La crise de l’eau résulte pour une grande part de la dispersion des compétences entre État, CTM, intercommunalités et opérateurs. Une clarification institutionnelle est nécessaire pour une gouvernance efficace.
Les transports collectifs, paralysés depuis dix ans, pâtissent d’une absence de leviers normatifs et fiscaux qui limitent la capacité locale à planifier et financer durablement.
La violence et les inégalités sociales sont aggravées par le manque de moyens dans l’éducation, la justice et la prévention, domaines où une adaptation des normes et des budgets aux réalités locales pourrait améliorer la situation. Des secteurs qui, faut-il le rappeler relèvent du domaine régalien, autrement dit de la compétence de l’État.
Les urgences sociales et le débat institutionnel ne s’opposent pas. Au contraire, les premiers nécessitent le second pour être résolus durablement. Ne serait-ce que pour clarifier les responsabilités.
La confiance envers les élus et la question des compétences
M. Monplaisir estime que les élus doivent d’abord prouver leur capacité à gérer les compétences existantes avant d’en réclamer de nouvelles. Cet argument, séduisant en apparence, ignore une réalité : les moyens et les règles actuelles sont structurellement insuffisants.
La CTM gère aujourd’hui un budget d’environ 1,45 milliard d’euros, mais près d’un tiers est absorbé par des dépenses sociales obligatoires (RSA, APA, PCH), sans marge de manœuvre sur la fiscalité.
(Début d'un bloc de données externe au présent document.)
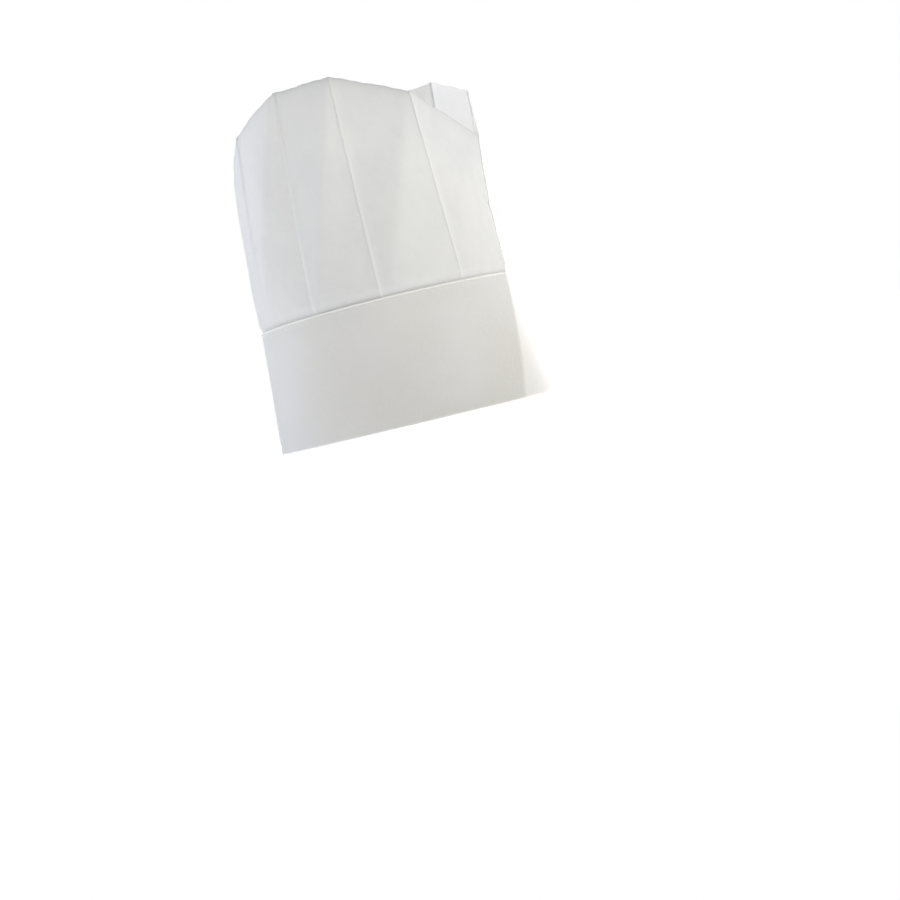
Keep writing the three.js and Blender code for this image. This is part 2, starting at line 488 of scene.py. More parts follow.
@dataclass(frozen=True)
class CrownPaper(PaperFinish):
    """Thin cloudy paper that lets light through.

    Args:
        painted_fold_light: The painted lightening over the folded layers, which offsets their
            shade.
        cut: The colour of the painted shade along the rim.
        painted_top_shade_colour: The colour of the painted shade that darkens the paper towards the
            top.
        fibre: The colour of its pale fibres.
        speck: The colour of its few specks.
    """

    colour: Colour = (0.86, 0.865, 0.87)
    shade: Colour = (0.825, 0.835, 0.85)
    painted_edge_light: Colour = (0.97, 0.965, 0.94)
    through: Colour = (0.95, 0.935, 0.905)
    translucency: float = 0.44
    roughness: float = 0.74
    bump: float = 0.5
    relief: float = 0.00016
    painted_fold_light: Colour = (0.94, 0.94, 0.93)
    cut: Colour = (0.48, 0.49, 0.51)
    painted_top_shade_colour: Colour = (0.12, 0.12, 0.12)
    fibre: Colour = (0.95, 0.95, 0.95)
    speck: Colour = (0.42, 0.41, 0.40)

    def material(self) -> bpy.types.Material:
        """Builds the crown's material.

        Returns:
            The new material.
        """
        made = bpy.data.materials.new("crown_paper")
        tree = NodeTree(made)
        flat = tree.attribute("flat", "Vector")
        keys = ("painted_highlight", "layers", "cut", "fade")
        painted_highlight, layers, cut, fade = (tree.attribute(key, "Fac") for key in keys)
        clouds = tree.noise(flat, scale=105.0, detail=4.0, rough=0.62)
        patches = tree.noise(flat, scale=30.0)
        drawn = tree.stretched(flat, (1.0, 0.45, 1.0))
        fibres = tree.noise(drawn, scale=1250.0, detail=3.0, rough=0.6)
        upright = tree.stretched(flat, (300.0, 34.0, 1.0))
        creases = tree.noise(upright, scale=1.0, detail=3.0, rough=0.55)
        specks = tree.noise(flat, scale=340.0, detail=1.0).between(0.80, 0.84)
        tone = 0.6 * clouds + 0.4 * patches
        colour = tree.mixed(tone.between(0.36, 0.66), rgba(self.colour), rgba(self.shade))
        for share, tint in (
            (0.12 * fibres.between(0.3, 0.7), self.fibre),
            # painted light: lightens the folded layers to offset their shade
            (0.8 * layers, self.painted_fold_light),
            # painted highlight: a pale line along each pleat's folded edge
            (0.85 * painted_highlight, self.painted_edge_light),
            # painted shade: a dark line along the rim with grey below it
            (0.85 * cut, self.cut),
            # painted shade: greys the paper towards the top
            (0.13 * fade, self.painted_top_shade_colour),
            (0.15 * specks, self.speck),
        ):
            colour = tree.mixed(share, colour, rgba(tint))
        rough = self.roughness + 0.10 * (fibres - 0.5) - 0.05 * painted_highlight
        height = 0.6 * fibres + 0.45 * clouds + 0.5 * creases
        share = self.translucency + 0.09 * (clouds - 0.5) + 0.05 * (fibres - 0.5)
        # less light goes through where the paper lies on other layers, and under the painted
        # highlight and painted shades
        share = share - 0.12 * cut - 0.14 * layers - 0.06 * painted_highlight - 0.08 * fade
        self.join(tree, colour, rough, height, share)
        return made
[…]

L’État conserve la maîtrise des leviers essentiels : fiscalité indirecte (TVA,), normes budgétaires, organisation de la justice, police, éducation. Or ce sont précisément dans ces domaines que se cristallisent les critiques de la population.
D’autres collectivités ultramarines (Polynésie française, Nouvelle-Calédonie), disposant de pouvoirs accrus, ont montré qu’une autonomie bien pensée permettait d’adapter les politiques publiques et de renforcer la confiance des citoyens.
La confiance ne se reconstruira pas par l’inaction, mais par la démonstration que nos élus ont les moyens d’agir efficacement, ce que seul un ajustement institutionnel peut permettre.
Un Congrès contre-productif ?
M. Monplaisir redoute que le Congrès entretienne l’illusion que nos difficultés viennent uniquement de notre statut. Mais nier l’impact institutionnel, c’est occulter une partie essentielle du problème.
Comparer la Martinique à d’autres DOM « qui avancent dans le même cadre » est réducteur : la Guadeloupe connaît des blocages similaires, et la Guyane réclame elle aussi des compétences accrues. L’appel de Fort de France des présidents des collectivités de l’outre vient contredire Yan Monplaisir
Le Congrès ne nie pas la nécessité d’une meilleure gestion locale ; il reconnaît simplement que la gestion actuelle est bridée par un cadre trop rigide.
Enfin, affirmer que le Congrès prépare subrepticement une sortie du cadre républicain est inexact : l’article 73 et l’article 74 de la Constitution sont des voies républicaines et légales, validées par le Parlement français. Pourquoi en filigrane reprendre la vieille antienne du largage?
Le Congrès n’est pas une diversion, mais une opportunité d’ouvrir un débat franc, transparent et, à terme, validé par la population elle-même si elle le souhaite.
Conclusion : un rendez-vous démocratique à ne pas manquer
Refuser de participer au Congrès des élus, c’est refuser d’entendre et de porter les aspirations institutionnelles d’une partie importante de la population martiniquaise. C’est aussi priver le débat d’une voix politique qui, même critique, a toute sa place dans la confrontation démocratique.
Les urgences sociales et la réflexion institutionnelle ne s’excluent pas : elles se nourrissent mutuellement. Le Congrès n’est pas une « mise en scène politique », mais un exercice de responsabilité démocratique.
À l’heure où d’autres territoires ultramarins réclament eux aussi plus de capacités d’action, la Martinique ne peut se contenter de gérer la pénurie et de subir. Elle doit affirmer sa volonté d’adapter son cadre institutionnel pour mieux répondre aux besoins concrets des citoyens.